Sterling’s weakness sent London’s FTSE 100 index to a fresh record high, while eurozone and Asian stock markets retreated.

“It would appear that the main catalyst behind this (pound) sell-off is speculation that UK Prime Minister Theresa May will set out tomorrow the UK government’s position” on negotiating Brexit, said Michael Hewson, chief market analyst at CMC Markets UK.

Sterling on Monday plunged to $1.1986, its lowest level since October’s “flash crash” that had sent it to a 31-year low of $1.1841.

“Weakness in sterling has been the primary means by which the FTSE 100 has notched up its record-breaking run,” said Chris Beauchamp, chief market analyst at IG trading group, after the index hit a record high at 7,354.14 points following a string of peaks over the past few weeks.

The pound has fallen sharply since Britain voted in June to exit the European Union, pushing up share prices of multi-nationals on the FTSE index of 100 firms including the likes of energy giants Shell and BP.

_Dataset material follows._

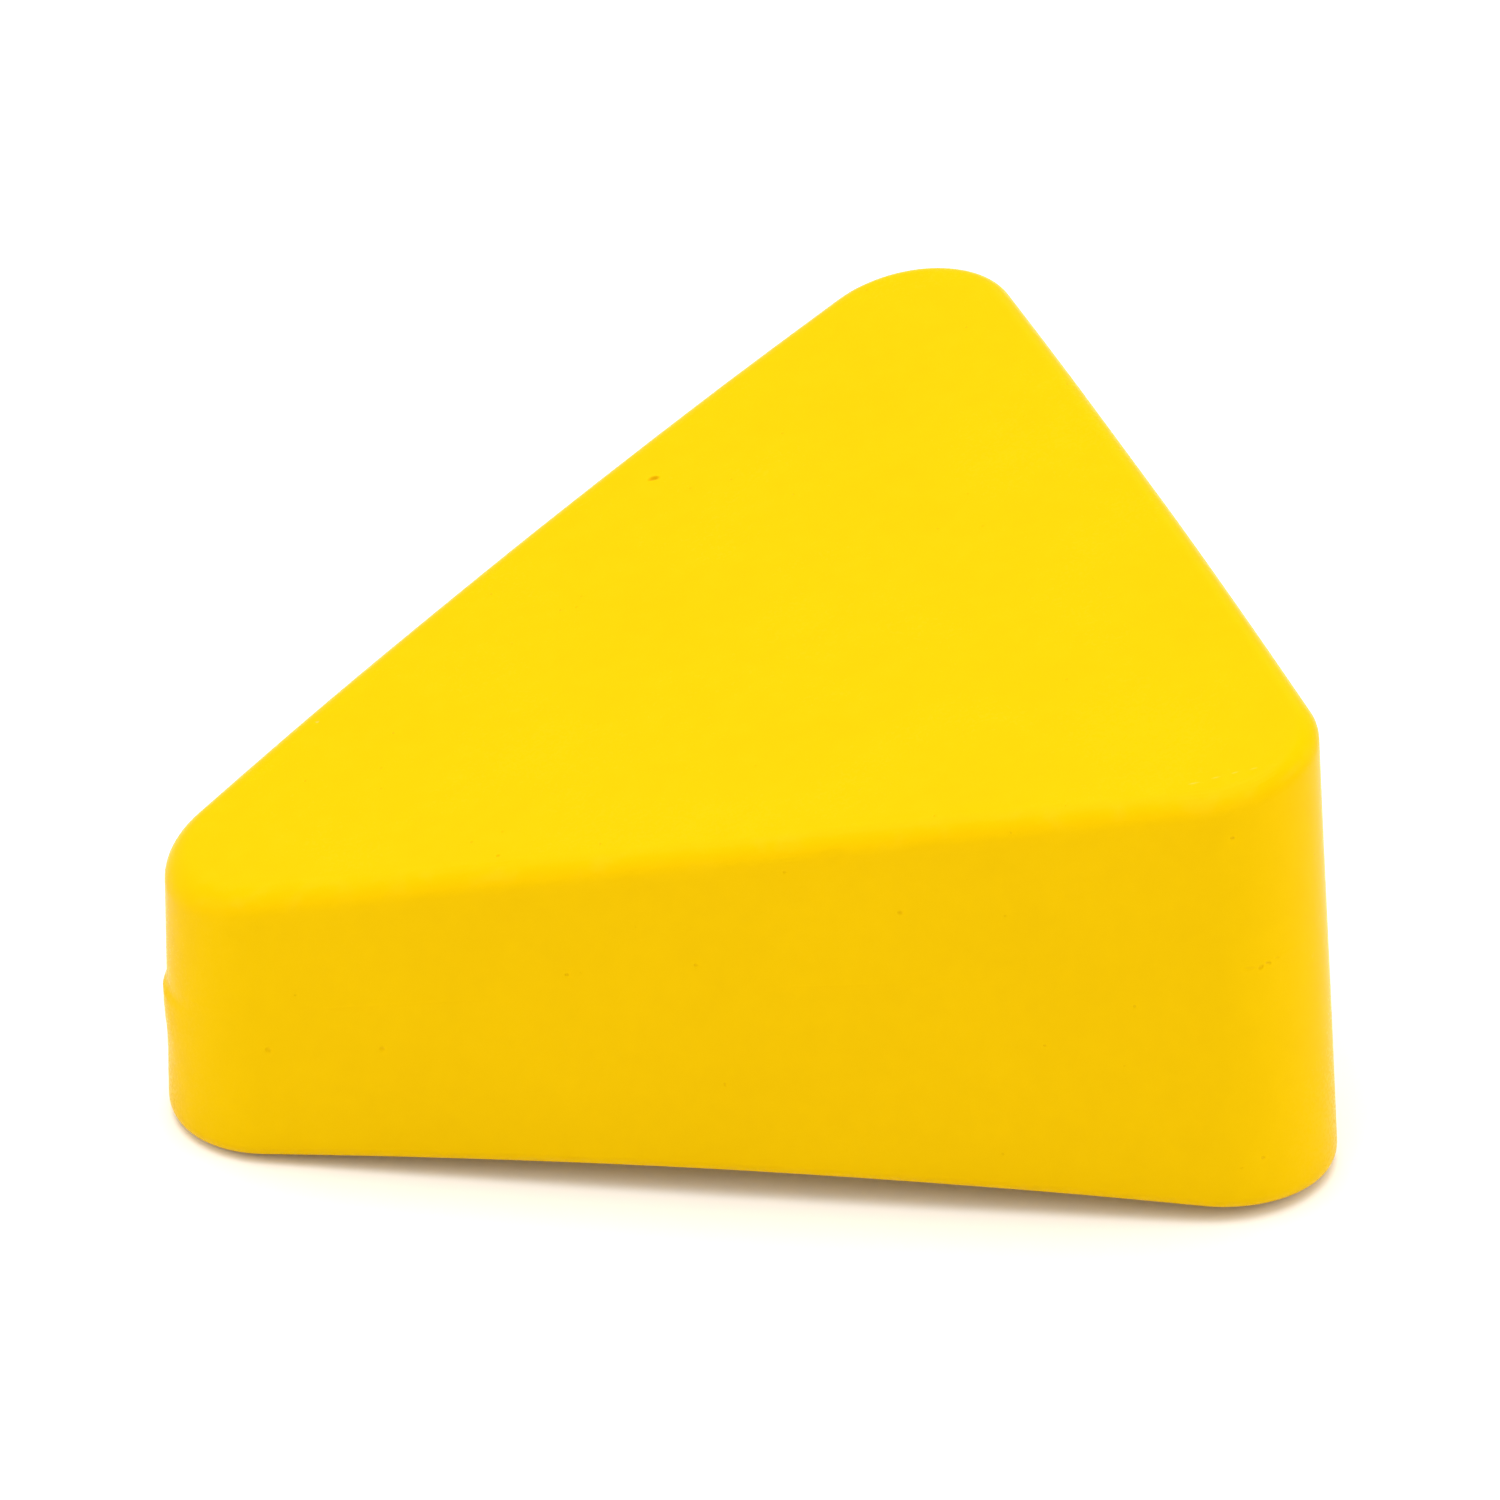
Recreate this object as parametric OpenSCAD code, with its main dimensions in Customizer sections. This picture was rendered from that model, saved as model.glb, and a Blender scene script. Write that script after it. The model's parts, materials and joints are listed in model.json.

In the eurozone Monday, Frankfurt’s DAX 30 index was down 0.6 percent around midday and the Paris CAC 40 shed 0.5 percent compared with Friday’s close.

Most Asian stock markets retreated also Monday as investors nervously await US President-elect Donald Trump’s inauguration speech Friday, having been left disappointed at his lack of detail on economic policy at a news conference last week.